Each time, the performer adjusted. Most spectators never noticed.
That, I eventually realised, was the point.
The greatest compliment a Tightrope Walker can receive is to remain invisible.
The Ringmaster
By the end of the evening I had become increasingly interested in the Ringmaster.
He seemed to appear everywhere. Before every performance he reassured the audience. After every performance he celebrated success.
Whenever uncertainty emerged, he translated it into confidence.
The audience clearly appreciated this service. In fact, they seemed to demand it.
The circus itself appeared far too complex for any single individual to fully understand.
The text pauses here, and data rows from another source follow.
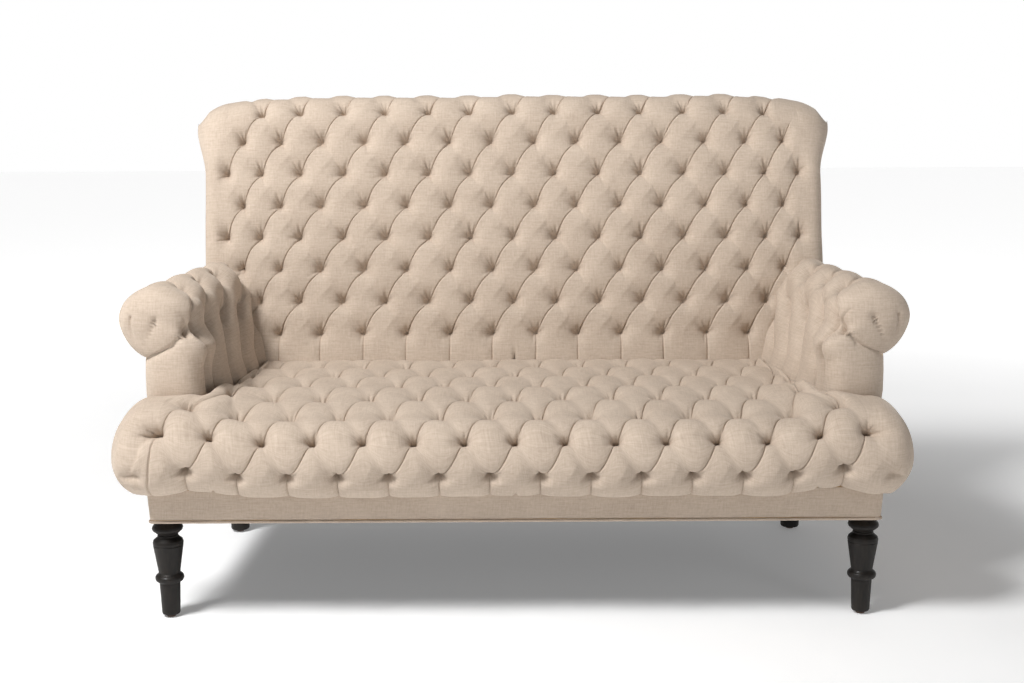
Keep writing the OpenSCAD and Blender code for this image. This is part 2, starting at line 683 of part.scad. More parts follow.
module arm_roll_core(side) {
    color(raw_wood) arm_place(side) translate([0, arm_l - stump_t, arm_z]) rotate([90, 0, 0])
        cylinder(r = arm_core_r, h = arm_l - 2 * stump_t - arm_front_t);
}

module left_arm_roll_core() { arm_roll_core(-1); }

module right_arm_roll_core() { arm_roll_core(1); }

// How far the top rail of the arm reaches below its core, and how far it stands in from the core's side
arm_rail_h = 45;
arm_rail_in = 6;

module arm_top_rail(side) {
    v0 = arm_front_t + stump_t;
    v1 = arm_l - stump_t;
    color(raw_wood) arm_place(side) difference() {
        translate([-arm_core_r + arm_rail_in, v0, arm_z - arm_core_r - arm_rail_h])
            cube([arm_core_r, v1 - v0, arm_rail_h + arm_core_r]);
        translate([0, v1 + 1, arm_z]) rotate([90, 0, 0]) cylinder(r = arm_core_r, h = v1 - v0 + 2);
    }
}

module left_arm_top_rail() { arm_top_rail(-1); }

module right_arm_top_rail() { arm_top_rail(1); }

module arm_inner_board(side) {
    t = 8;
    z1 = arm_z - arm_core_r * 0.6;
    function u(z, d) = arm_face_u(z, inner_depth(arm_core_r) + gap + d);
    color(ply) arm_place(side) along_arm(arm_front_t + stump_t, arm_l - stump_t)
        polygon([[u(rail_top, 0), rail_top], [u(rail_top, t), rail_top],
            [u(z1, t) - 0.5, z1], [u(z1, 0), z1]]);
}

module left_arm_inner_board() { arm_inner_board(-1); }

module right_arm_inner_board() { arm_inner_board(1); }

// Columns and rows of the arm's grid
arm_cols = concat([arm_front_t, arm_pitch / 4 + 6],
    [for (k = [2:floor((arm_l - 6) / (arm_pitch / 4))]) k * arm_pitch / 4], [arm_l]);
arm_low_s = arm_len_s - (arm_z - arm_lower_row) / cos(arm_lean) + arm_roll_r * tan(arm_lean);
arm_steps = concat([0, arm_low_s - arm_row / 2], [for (k = [0:4]) arm_low_s + k * arm_row / 2],
    [for (f = [1:5]) arm_low_s + 2 * arm_row + f / 5 * (arm_len_s + arm_arc - arm_low_s - 2 * arm_row)]);

module arm_tufted_pad(side) {
    n = len(arm_cols) - 1;
    m = len(arm_steps) - 1;
    depth = [for (j = [0:m]) [for (i = [0:n])
        let (row = clamp(3 - (arm_steps[j] - arm_low_s) / arm_row, 1, 3))
        let (tuft = back_tuft * (1 - relief(arm_cols[i] / arm_pitch, row)))
        (i == 0 ? 3 : tuft * (row == 1 && j > 6 ? pleat_fade : 1)) + (j == m ? 5 : 0)]];
    ks = concat([0], [for (k = [4:4:n - 2]) k], [n]);
    color(linen) arm_place(side) mirror([1, -1, 0])
        rolled_pad(arm_cols, ks, arm_steps, depth, [0, arm_z], arm_roll_r, arm_lean, arm_len_s,
            inner_depth(arm_core_r));
}

module left_arm_tufted_pad() { arm_tufted_pad(-1); }

module right_arm_tufted_pad() { arm_tufted_pad(1); }

// Smooth padded front of the arm, rounded towards its edges
module arm_front_pad(side) {
    base = foam_top + 1;
    // Rings of the pad as [along the arm, in from its outline, lowest level]
    rings = [[arm_front_t, 3, base], [arm_front_t * 0.4, 5, base], [arm_front_t * 0.1, 11, base],
        [0, 18, base], [-0.75 * arm_bulge, 38, seat_h + 16]];
    last = len(rings) - 1;
    function ring(v, d, low) = concat(
        [[arm_face_u(low, d), v, low]],
        [for (a = [arm_lean:(180 - arm_lean) / 10:180.1])
            [-(arm_roll_r - d) * cos(a), v, arm_z + (arm_roll_r - d) * sin(a)]],
        [for (a = [200:20:arm_end_angle + 90])
            [-(arm_roll_r - d) * cos(a), v, arm_z + (arm_roll_r - d) * sin(a)]],
        [[arm_side - d, v, panel_top], [side_x(arm_y) - arm_x - d, v, low]]);
    hub = [-arm_side / 2, arm_z - arm_roll_r / 2];
    outline = [for (r = rings) each ring(r[0], r[1], r[2])];
    k = len(outline) / len(rings);
    centre = len(outline);
    points = concat(outline, [[hub[0], arm_front_t, hub[1]], [hub[0], -arm_bulge, hub[1]]]);
    faces = concat(
        [for (j = [0:last - 1]) for (i = [0:k - 1]) let (a = j * k + i, b = j * k + (i + 1) % k)
            each [[a, b, b + k], [a, b + k, a + k]]],
        [for (i = [0:k - 1]) let (next = (i + 1) % k) each
            [[next, i, centre], [last * k + i, last * k + next, centre + 1]]]);
    color(linen) arm_place(side) polyhedron(points, faces);
}

module left_arm_front_pad() { arm_front_pad(-1); }

module right_arm_front_pad() { arm_front_pad(1); }

// Outside of the arm, from under the roll down over the side rail, with the cover of its rear end
module arm_outside_panel(side) {
    ends = [arm_y + gap, post_front - gap];
    function line(y, o) = [
        [side_x(y) + o, y, leg_h], [side_x(y) + o, y, rail_top],
        [roll_x(y) + arm_side / cos(arm_splay) + gap + o, y, panel_top]];
    points = [for (y = ends) each concat(line(y, 0), line(y, panel_t))];
    quads = [[0, 1, 4, 3], [1, 2, 5, 4], [6, 9, 10, 7], [7, 10, 11, 8], [0, 6, 7, 1], [1, 7, 8, 2],
        [3, 4, 10, 9], [4, 5, 11, 10], [0, 3, 9, 6], [2, 8, 11, 5]];
    color(linen) {
        mirror([side > 0 ? 0 : 1, 0, 0])
            polyhedron(points, [for (f = quads) each [[f[0], f[1], f[2]], [f[0], f[2], f[3]]]]);
        arm_place(side) along_arm(arm_l, arm_l + panel_t) arm_outline(2, rail_top, arm_side, 2);
    }
}

module left_arm_outside_panel() { arm_outside_panel(-1); }

module right_arm_outside_panel() { arm_outside_panel(1); }

// Legs

nail_d = 3;
nail_l = 14;
pin_h = 24;

// Hole for the bolt from above and for the glide's nail from below
module leg_holes() {
    translate([0, 0, leg_h - pin_h]) cylinder(d = bolt_d, h = pin_h + 1);
    translate([0, 0, glide_t - 1]) cylinder(d = nail_d, h = nail_l + 1);
}

// Half profile of the turned front leg, from its foot up
function front_leg_profile() =
    let (z = leg_h / 226, k = leg_r / 33, f = foot_r / 19.5)
    concat([[0, glide_t], [foot_r - 4, glide_t], [foot_r - 1.2, glide_t + 1.4], [foot_r, glide_t + 4.5],
        [22.1 * f, 77 * z]],
        [for (a = [-70:20:70]) [(22.5 + 8.3 * cos(a)) * k, (87.4 + 8.6 * sin(a)) * z]],
        [[22.8 * k, 99 * z], [32 * k, 160 * z], [31.2 * k, 161.5 * z], [32.2 * k, 163 * z],
        [32.6 * k, 167 * z], [31 * k, 172 * z], [24.5 * k, 177.5 * z], [21.5 * k, 179.5 * z],
        [22.3 * k, 181 * z], [21.8 * k, 183 * z], [19.8 * k, 184.5 * z], [20.2 * k, 186 * z],
        [25 * k, 188.5 * z], [31.6 * k, 194.5 * z], [33 * k, 198.5 * z], [31.8 * k, 202.5 * z],
        [26 * k, 210.5 * z], [23 * k, 217 * z], [23 * k, leg_h], [0, leg_h]]);

module front_leg(k) {
    axis = leg_axes()[k];
    color(dark_wood) translate([axis[0], axis[1], 0]) difference() {
        rotate_extrude($fn = 64) polygon(front_leg_profile());
        leg_holes();
    }
}

module left_front_leg() { front_leg(0); }

module right_front_leg() { front_leg(1); }

module rear_leg(k) {
    axis = leg_axes()[k];
    r = rear_foot_r;
    color(dark_wood) translate([axis[0], axis[1], 0]) difference() {
        rotate_extrude($fn = 64) polygon([[0, glide_t], [r - 4, glide_t], [r - 1.2, glide_t + 1.4],
            [r, glide_t + 4.5], [rear_top_r, leg_h - 12], [rear_top_r - 1.5, leg_h], [0, leg_h]]);
        leg_holes();
    }
}

module left_rear_leg() { rear_leg(2); }

module right_rear_leg() { rear_leg(3); }

module hanger_bolts() {
    color(steel) for (a = leg_axes()) translate([a[0], a[1], leg_h - pin_h])
        cylinder(d = bolt_d, h = pin_h + bolt_up);
}

module tee_nuts() {
    color(steel) for (a = leg_axes()) translate([a[0], a[1], leg_h + bolt_up - nut_t]) difference() {
        cylinder(d = bolt_d + 8, h = nut_t);
        translate([0, 0, -1]) cylinder(d = bolt_d, h = nut_t + 2);
    }
}

module glides() {
    color([0.36, 0.24, 0.15]) for (a = leg_axes()) translate([a[0], a[1], 0]) {
        cylinder(d1 = glide_d - 3, d2 = glide_d, h = glide_t);
        cylinder(d = nail_d, h = glide_t + nail_l);
    }
}

front_rail();
rear_rail();
left_side_rail();
right_side_rail();
centre_rail();
corner_blocks();
seat_webbing_long();
seat_webbing_cross();
seat_springs();
seat_burlap();
seat_foam();
seat_tufted_pad();
front_border();
welt_cord();
dust_cover();
left_back_post();
right_back_post();
back_top_rail();
back_tack_rail();
back_slats();
back_roll_core();
back_burlap();
back_foam();
back_tufted_pad();
left_back_side();
right_back_side();
outside_back_panel();
left_arm_front_board();
left_arm_rear_board();
left_arm_roll_core();
left_arm_top_rail();
left_arm_inner_board();
left_arm_tufted_pad();
left_arm_front_pad();
left_arm_outside_panel();
right_arm_front_board();
right_arm_rear_board();
right_arm_roll_core();
right_arm_top_rail();
right_arm_inner_board();
right_arm_tufted_pad();
right_arm_front_pad();
right_arm_outside_panel();
left_front_leg();
right_front_leg();
left_rear_leg();
right_rear_leg();
hanger_bolts();
tee_nuts();
glides();
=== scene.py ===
# Looks of the tufted settee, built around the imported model; lengths below are in millimetres
import json
import math

import bmesh
import bpy
import numpy as np
from mathutils import Matrix, Vector


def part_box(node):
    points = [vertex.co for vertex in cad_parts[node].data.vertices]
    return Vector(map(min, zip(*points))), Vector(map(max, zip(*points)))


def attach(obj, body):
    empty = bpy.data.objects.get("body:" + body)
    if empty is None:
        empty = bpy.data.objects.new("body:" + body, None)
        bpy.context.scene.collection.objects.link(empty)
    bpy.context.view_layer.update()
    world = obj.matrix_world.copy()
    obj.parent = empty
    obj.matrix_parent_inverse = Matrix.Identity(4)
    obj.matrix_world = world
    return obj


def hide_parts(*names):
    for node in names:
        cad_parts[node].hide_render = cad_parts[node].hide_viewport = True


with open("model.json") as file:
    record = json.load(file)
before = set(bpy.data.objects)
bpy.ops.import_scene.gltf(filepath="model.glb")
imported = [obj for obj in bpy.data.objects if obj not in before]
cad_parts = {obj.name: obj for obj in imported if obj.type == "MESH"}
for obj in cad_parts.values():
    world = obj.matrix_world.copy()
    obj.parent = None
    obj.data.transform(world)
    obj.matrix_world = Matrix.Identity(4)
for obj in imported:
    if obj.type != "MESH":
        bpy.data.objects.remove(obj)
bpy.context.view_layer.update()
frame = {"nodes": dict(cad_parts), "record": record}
MM = 0.001

# The same sizes as in the part's source
FRAME_W, FRAME_D, FRAME_TAPER = 1552, 715, 34
FRONT_Y, POST_REAR, POST_FRONT = -365, 350, 315
SEAT_FRONT, SEAT_REAR, SEAT_H, FOAM_TOP = -440, 176, 475, 372
NOSE_R, NOSE_Z, NOSE_LOW = 85, 353, 285
LEG_H, RAIL_TOP = 226, 320
BACK_Y, BACK_Z, BACK_R, BACK_HALF, BACK_LEAN = 372, 1047, 68, 765, 45
ARM_X, ARM_Y, ARM_Z, ARM_R, ARM_INNER = 780, -287, 647, 73, 120
CORNER_R, PANEL_T, WELT_R = 10, 4, 3
SPLAY = math.radians(6.5)


def side_x(y):
    return FRAME_W / 2 - FRAME_TAPER * (y - FRONT_Y) / FRAME_D


def smooth(v, low, high):
    t = np.clip((np.asarray(v, float) - low) / (high - low), 0, 1)
    return t * t * (3 - 2 * t)


def dome(v, edge):
    """Depth of a rounded edge, v from 0 where it starts to 1 at its end."""
    return edge * (1 - np.sqrt(np.maximum(0, 1 - np.clip(v, 0, 1) ** 2)))


# Meshes


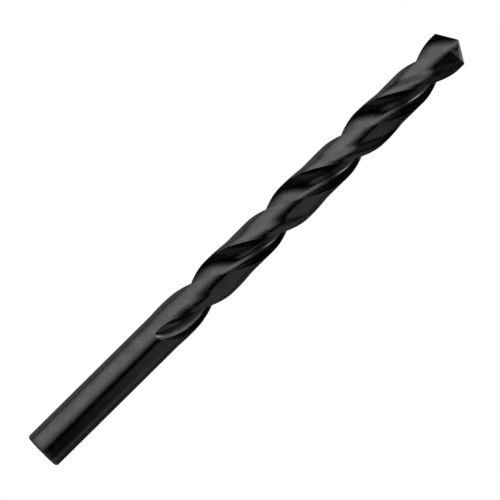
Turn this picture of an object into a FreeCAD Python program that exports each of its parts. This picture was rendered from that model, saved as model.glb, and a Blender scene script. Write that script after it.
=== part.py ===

Hundreds of performers moved independently. Problems emerged unexpectedly. Equipment failed. Plans changed. New opportunities appeared while existing assumptions quietly expired.
Yet every evening the audience expected somebody to stand in the centre of the arena and explain what would happen next.
The Ringmaster accepted this responsibility with remarkable composure. Whether he possessed any greater certainty than the rest of us remained unclear.
The audience did not appear interested in finding out.
Closing Time
As the crowd departed and the lights began to fade, I found myself reflecting upon the performers I had encountered.
- The Great Juggler had become famous for keeping things moving.
- The Fortune Teller had become famous for explaining the future.
- The Illusionist had become famous for explaining the present.
- The Human Cannonball had become famous for rescuing difficult situations.
- The Tightrope Walker had become famous for preventing them.
- The Ringmaster had become famous for reassuring everybody that the show could continue.
None of them appeared irrational. None of them appeared malicious. Each seemed perfectly adapted to the environment in which they operated.
As I left the circus grounds, I finally understood why the place had felt so familiar from the moment I arrived.
This was not a circus pretending to be a company. It was simply a company viewed from a sufficient distance.